First, you have to consider that setting up a clustered filesystem with iSCSi or FibreChannel is much more tedious and error-prone than simply mounting a remote NFS export. Also, there has to be a regular heartbeat to check the nodes, a journal for every node accessing the filesystem and a fencing algorithm which drops out unreachable nodes and replays their journal to assure filesystem consistency.

Concerning Backups: You can only access the clustered filesystem remotely – in other words, there’s no access from within the storage node itself. Also, it’s very difficult (while possible) to LVM snapshot the filesystem and mount the snapshot concurrently to the productive filesystem. I did get it to work, but using that backup strategy, my nodes started to fall out of the cluster approx. once a week (ugly!!) with no apparent reason. So you’re doomed to do your backups inside the virtual machines, which is far too much work for me ;)

But in theory, block-based access should be much more efficient than file-based access.

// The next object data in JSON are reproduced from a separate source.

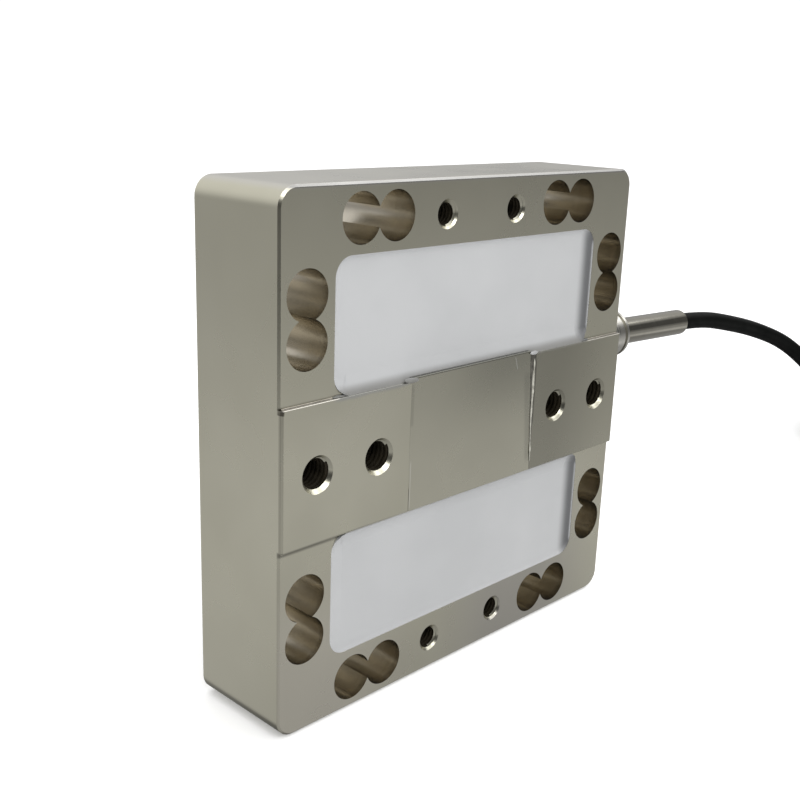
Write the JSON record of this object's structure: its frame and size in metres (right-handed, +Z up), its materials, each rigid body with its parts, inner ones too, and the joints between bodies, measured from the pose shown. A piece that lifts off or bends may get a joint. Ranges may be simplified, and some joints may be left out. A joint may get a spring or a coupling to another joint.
{
  "type": "multi-axis load cell",
  "caption": "Square multi-axis load cell: steel block with bored flexures, white potting in its pockets, tapped load bar, cable gland and a free cable with bare leads.",
  "frame": {"origin": "middle of the block's underside, as it stands on its lower side", "axes": "+X to the side with the cable gland, -Y out of the face with the raised load bar, +Z up"},
  "size_m": [0.392, 0.0508, 0.12],
  "materials": {
    "nickel_steel": "satin nickel plate over machined and blasted steel",
    "cover_metal": "satin nickel plate",
    "gland_metal": "bright turned nickel-plated brass",
    "potting_silicone": "white potting silicone, slightly glossy",
    "sealant": "white sealant",
    "gauge_foil": "polyimide with metal foil",
    "board_green": "solder mask",
    "pad_foam": "insulating pad",
    "resistor_ceramic": "ceramic chip resistor",
    "harness_jacket": "thin lead insulation",
    "core_bundle": "cable cores under foil",
    "cable_jacket": "black polyurethane jacket",
    "seal_rubber": "black rubber",
    "tie_nylon": "black nylon",
    "tinned_copper": "tinned copper",
    "lead_1": "lead insulation",
    "lead_2": "lead insulation",
    "lead_3": "lead insulation",
    "lead_4": "lead insulation",
    "lead_5": "lead insulation",
    "lead_6": "lead insulation",
    "lead_7": "lead insulation",
    "lead_8": "lead insulation"
  },
  "bodies": {
    "root": {"board_pad": "pad_foam", "cable_hank": "cable_jacket", "cable_tail": "cable_jacket", "cable_tie_far": "tie_nylon", "cable_tie_near": "tie_nylon", "core_bundle": "core_bundle", "cover_plate": "cover_metal", "end_sleeve": "seal_rubber", "flying_lead_1": "lead_1", "flying_lead_2": "lead_2", "flying_lead_3": "lead_3", "flying_lead_4": "lead_4", "flying_lead_5": "lead_5", "flying_lead_6": "lead_6", "flying_lead_7": "lead_7", "flying_lead_8": "lead_8", "gland_collar": "gland_metal", "gland_seal": "seal_rubber", "gland_sleeve": "gland_metal", "harness_lower_left": "harness_jacket", "harness_lower_right": "harness_jacket", "harness_upper_left": "harness_jacket", "harness_upper_right": "harness_jacket", "junction_board": "board_green", "lift_gauge_1": "gauge_foil", "lift_gauge_2": "gauge_foil", "lift_gauge_3": "gauge_foil", "lift_gauge_4": "gauge_foil", "lift_gauge_5": "gauge_foil", "lift_gauge_6": "gauge_foil", "lift_gauge_7": "gauge_foil", "lift_gauge_8": "gauge_foil", "lower_potting": "potting_silicone", "seam_bead": "sealant", "sensor_body": "nickel_steel", "side_gauge_1": "gauge_foil", "side_gauge_2": "gauge_foil", "side_gauge_3": "gauge_foil", "side_gauge_4": "gauge_foil", "side_gauge_5": "gauge_foil", "side_gauge_6": "gauge_foil", "side_gauge_7": "gauge_foil", "side_gauge_8": "gauge_foil", "signal_cable": "cable_jacket", "terminal_lower_left": "board_green", "terminal_lower_right": "board_green", "terminal_upper_left": "board_green", "terminal_upper_right": "board_green", "thrust_gauge_1": "gauge_foil", "thrust_gauge_2": "gauge_foil", "thrust_gauge_3": "gauge_foil", "thrust_gauge_4": "gauge_foil", "tinned_tips": "tinned_copper", "trim_resistor_1": "resistor_ceramic", "trim_resistor_2": "resistor_ceramic", "trim_resistor_3": "resistor_ceramic", "trim_resistor_4": "resistor_ceramic", "upper_potting": "potting_silicone"}
  },
  "joints": []
}
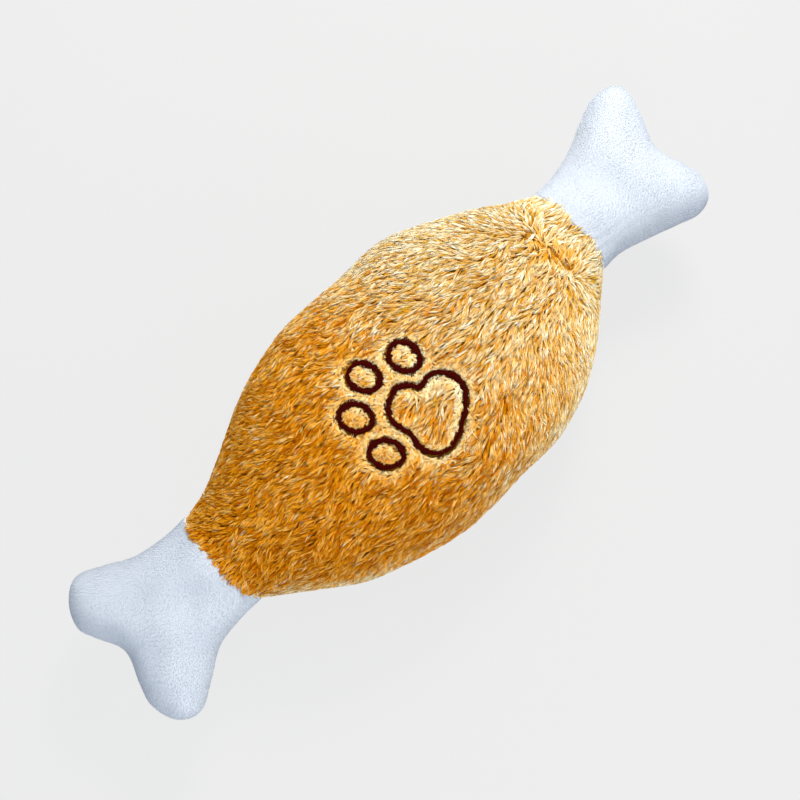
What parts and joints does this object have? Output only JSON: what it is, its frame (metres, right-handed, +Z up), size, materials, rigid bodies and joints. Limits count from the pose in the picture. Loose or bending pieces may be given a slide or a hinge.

Let’s see how that reproduces in benchmarking tests:

 


guest ocfs2 guest nfs
host ocfs2 host nfs
Initial write 42724.05 81850.65 3705.01 58040.79
Rewrite 943784.23 85101.03 4761.68 75402.4
Read 3462423.25 694803.1 2647475.31 112451.1
Re-read 3784108.94 685130.02 2709897.81 2400733.31
Reverse Read 3075087.41 649971.82 2748257.66 3013057.24
Stride read 2947290.06 597918.41 2715029.06 2798984.5
Random read 2698422.62 587306.41 2694619.41 2977062.91
Mixed workload 2038916.34 513450.92 2281787.2 2471154.78
Random write 7099.09 5698.52 3704.64 11511.51
Pwrite 620963.48 361500.38 3973.19 86925.73
Pread 2657647.47 628858.3 2566150.03 112739.96

These numbers were gained by issuing “iozone -R -l 5 -u 5 -r 4k -s 100m -F /f1 /f2 /f3 /f4 /f5″.

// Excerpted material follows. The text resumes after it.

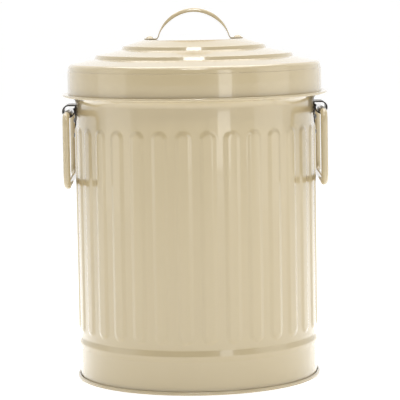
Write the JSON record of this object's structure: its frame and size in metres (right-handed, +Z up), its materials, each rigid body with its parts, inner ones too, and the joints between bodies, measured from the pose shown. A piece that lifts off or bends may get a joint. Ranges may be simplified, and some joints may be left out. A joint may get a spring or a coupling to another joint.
{
  "type": "bread bin",
  "caption": "Dustbin-shaped ribbed sheet-metal bread bin with a lift-off stepped lid, strap lid handle and two swinging side handles.",
  "frame": {"origin": "centre of the foot, on the surface the bin stands on", "axes": "+Z up along the bin's axis; -Y is the front; the two side handles are on +X and -X"},
  "size_m": [0.2508, 0.2508, 0.3482],
  "materials": {
    "wall_enamel": "glossy cream powder coat over pressed sheet steel",
    "base_enamel": "glossy cream powder coat",
    "lid_enamel": "glossy cream powder coat over pressed sheet steel",
    "handle_enamel": "glossy cream powder coat",
    "rivet_enamel": "glossy cream powder coat over rivet heads",
    "bracket_metal": "gloss black-brown japanned steel",
    "wire_steel": "bare steel wire, hidden in the lip"
  },
  "bodies": {
    "bin": {"side_wall": "wall_enamel", "rim_wire": "wire_steel", "base_pan": "base_enamel", "left_bracket": "bracket_metal", "right_bracket": "bracket_metal", "left_bracket_upper_rivet": "bracket_metal", "left_bracket_lower_rivet": "bracket_metal", "right_bracket_upper_rivet": "bracket_metal", "right_bracket_lower_rivet": "bracket_metal"},
    "lid": {"lid_top": "lid_enamel", "lid_skirt": "lid_enamel", "lid_handle": "handle_enamel", "lid_handle_left_rivet": "rivet_enamel", "lid_handle_right_rivet": "rivet_enamel"},
    "left_handle": {"left_bail": "handle_enamel"},
    "right_handle": {"right_bail": "handle_enamel"}
  },
  "joints": [
    {"name": "lid_lift", "type": "slide", "parent": "bin", "child": "lid", "axis": [0, 0, 1], "range_m": [0, 0.12]},
    {"name": "left_handle_swing", "type": "hinge", "parent": "bin", "child": "left_handle", "pos_m": [-0.1188, 0, 0.2515], "axis": [0, 1, 0], "range_deg": [-1, 188]},
    {"name": "right_handle_swing", "type": "hinge", "parent": "bin", "child": "right_handle", "pos_m": [0.1188, 0, 0.2515], "axis": [0, -1, 0], "range_deg": [-1, 188]}
  ]
}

I did the test once for each filesystem, once on the host and once inside the virtual machine. At the time of running the tests, there was just one node using the shared filesystem.

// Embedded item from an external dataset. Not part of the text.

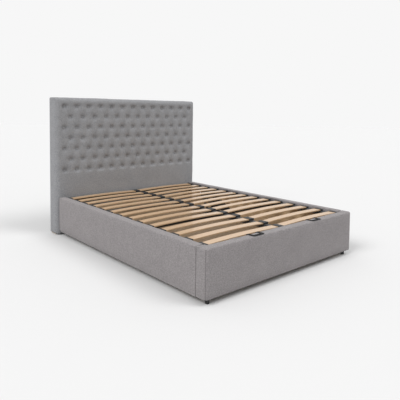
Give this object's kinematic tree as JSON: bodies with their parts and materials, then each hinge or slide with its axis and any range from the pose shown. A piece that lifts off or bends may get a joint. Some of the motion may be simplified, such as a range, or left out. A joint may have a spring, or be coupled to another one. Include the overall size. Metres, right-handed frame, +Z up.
{
  "type": "ottoman bed frame",
  "caption": "Upholstered double bed frame with a buttoned headboard, a storage base and a slatted platform that lifts at the foot on gas struts.",
  "frame": {"origin": "floor level under the middle of the whole bed, headboard included", "axes": "+X to the right seen from the foot, +Y from the foot to the headboard, +Z up"},
  "size_m": [1.696, 2.22, 1.306],
  "materials": {
    "upholstery": "woven grey linen-look fabric over foam",
    "button_fabric": "the same woven fabric, stretched over buttons",
    "back_cloth": "black spun lining cloth",
    "pine": "planed softwood",
    "board": "smooth board",
    "beech_slat": "lacquered laminated slat",
    "cap_plastic": "moulded",
    "black_plastic": "moulded",
    "webbing": "flat woven webbing",
    "chrome_rod": "polished",
    "black_cylinder": "satin black paint",
    "grey_tube": "powder coated",
    "zinc_fixing": "zinc plated",
    "black_steel": "powder coated"
  },
  "bodies": {
    "base": {"base_bolts": "zinc_fixing", "centre_floor_beam": "pine", "centre_legs": "black_plastic", "floor_ledge_left": "pine", "floor_ledge_right": "pine", "floor_ledges_end": "pine", "floor_panel_foot_left": "board", "floor_panel_foot_right": "board", "floor_panel_head_left": "board", "floor_panel_head_right": "board", "foot_board": "pine", "foot_cover": "upholstery", "foot_glides": "black_plastic", "foot_joint_plates": "black_steel", "headboard_angles": "black_steel", "headboard_back_cloth": "back_cloth", "headboard_buttons": "button_fabric", "headboard_cross_rails": "pine", "headboard_glides": "black_plastic", "headboard_panel": "board", "headboard_stiles": "pine", "headboard_upholstery": "upholstery", "lift_plate_left": "black_steel", "lift_plate_pins": "zinc_fixing", "lift_plate_right": "black_steel", "platform_rest_blocks": "pine", "side_rail_board_left": "pine", "side_rail_board_right": "pine", "side_rail_cover_left": "upholstery", "side_rail_cover_right": "upholstery", "storage_head_board": "board"},
    "rear_link_left": {"rear_link_left": "black_steel"},
    "rear_link_right": {"rear_link_right": "black_steel"},
    "front_link_left": {"front_link_left": "black_steel", "front_link_pin_left": "zinc_fixing"},
    "front_link_right": {"front_link_right": "black_steel", "front_link_pin_right": "zinc_fixing"},
    "strut_cylinder_left": {"strut_cylinder_left": "black_cylinder"},
    "strut_cylinder_right": {"strut_cylinder_right": "black_cylinder"},
    "strut_rod_left": {"strut_rod_left": "chrome_rod"},
    "strut_rod_right": {"strut_rod_right": "chrome_rod"},
    "platform": {"bracket_pins": "zinc_fixing", "platform_bolts": "zinc_fixing", "platform_bracket_left": "black_steel", "platform_bracket_right": "black_steel", "platform_centre_tube": "grey_tube", "platform_cross_tubes": "grey_tube", "platform_foot_tube": "grey_tube", "platform_head_tube": "grey_tube", "platform_side_tube_left": "grey_tube", "platform_side_tube_right": "grey_tube", "pull_strap_tab_left": "webbing", "pull_strap_tab_right": "webbing", "slat_centre_caps": "cap_plastic", "slat_end_caps": "cap_plastic", "slats_left": "beech_slat", "slats_right": "beech_slat"},
    "pull_strap_left": {"pull_strap_loop_left": "webbing"},
    "pull_strap_right": {"pull_strap_loop_right": "webbing"}
  },
  "joints": [
    {"name": "bed_lift", "type": "hinge", "parent": "base", "child": "rear_link_left", "pos_m": [-0.75325, 0.144, 0.076], "axis": [1, 0, 0], "range_deg": [0, 29.32]},
    {"name": "platform_turn", "type": "hinge", "parent": "rear_link_left", "child": "platform", "pos_m": [-0.75325, 0.631, 0.204], "axis": [-1, 0, 0], "range_deg": [0, 61.34]},
    {"name": "rear_link_right_turn", "type": "hinge", "parent": "base", "child": "rear_link_right", "pos_m": [0.75325, 0.144, 0.076], "axis": [1, 0, 0], "range_deg": [0, 29.34]},
    {"name": "front_link_left_turn", "type": "hinge", "parent": "base", "child": "front_link_left", "pos_m": [-0.75725, 0.515, 0.277], "axis": [1, 0, 0], "range_deg": [0, 52.03]},
    {"name": "strut_cylinder_left_turn", "type": "hinge", "parent": "base", "child": "strut_cylinder_left", "pos_m": [-0.734, 0.57488, 0.0762], "axis": [1, 0, 0], "range_deg": [0, 26.03]},
    {"name": "strut_rod_left_turn", "type": "hinge", "parent": "front_link_left", "child": "strut_rod_left", "pos_m": [-0.734, 0.724, 0.292], "axis": [-1, 0, 0], "range_deg": [0, 26.03]},
    {"name": "front_link_right_turn", "type": "hinge", "parent": "base", "child": "front_link_right", "pos_m": [0.75725, 0.515, 0.277], "axis": [1, 0, 0], "range_deg": [0, 52.03]},
    {"name": "strut_cylinder_right_turn", "type": "hinge", "parent": "base", "child": "strut_cylinder_right", "pos_m": [0.734, 0.57488, 0.0762], "axis": [1, 0, 0], "range_deg": [0, 26.03]},
    {"name": "strut_rod_right_turn", "type": "hinge", "parent": "front_link_right", "child": "strut_rod_right", "pos_m": [0.734, 0.724, 0.292], "axis": [-1, 0, 0], "range_deg": [0, 26.03]},
    {"name": "pull_strap_left_lift", "type": "hinge", "parent": "platform", "child": "pull_strap_left", "pos_m": [-0.333, -1.039, 0.3623], "axis": [-1, 0, 0], "range_deg": [0, 90]},
    {"name": "pull_strap_right_lift", "type": "hinge", "parent": "platform", "child": "pull_strap_right", "pos_m": [0.333, -1.039, 0.3623], "axis": [-1, 0, 0], "range_deg": [0, 90]}
  ],
  "couplings": [
    {"joint": "platform_turn", "follows": "bed_lift", "ratio": 2.0913},
    {"joint": "rear_link_right_turn", "follows": "bed_lift", "ratio": 1},
    {"joint": "front_link_left_turn", "follows": "bed_lift", "ratio": 1.7738},
    {"joint": "strut_cylinder_left_turn", "follows": "bed_lift", "ratio": 0.88691},
    {"joint": "strut_rod_left_turn", "follows": "bed_lift", "ratio": 0.88691},
    {"joint": "front_link_right_turn", "follows": "bed_lift", "ratio": 1.7738},
    {"joint": "strut_cylinder_right_turn", "follows": "bed_lift", "ratio": 0.88691},
    {"joint": "strut_rod_right_turn", "follows": "bed_lift", "ratio": 0.88691}
  ]
}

The stats show clearly: Inside the virtual machine, the I/O throughput using OCFS2/iSCSI is approximately 5 times as high than using NFS while reading. The Write statistics are a bit inconsistent, but also show that the performance is at least twice as good than using NFS.

Wow, that’s some margin that makes you forget about the disadvantages mentioned earlier! So boldly I started to setup the OCFS2 storage backend and 4 Cluster Nodes.

That was about 5 Months ago. This Beast has been productive the last 4 months, covering the whole development compartment in this company. Most of the time, it run’s fine, but the increasing number of dropouts were really getting on my wick. It didn’t help a bit to increase the timeouts in the o2cb configuration. Other avenues also proved to be dead ends.
But when my boss started to preach “that wouldn’t have happened with Windows”, I’ve really had it. OCFS hat to disappear.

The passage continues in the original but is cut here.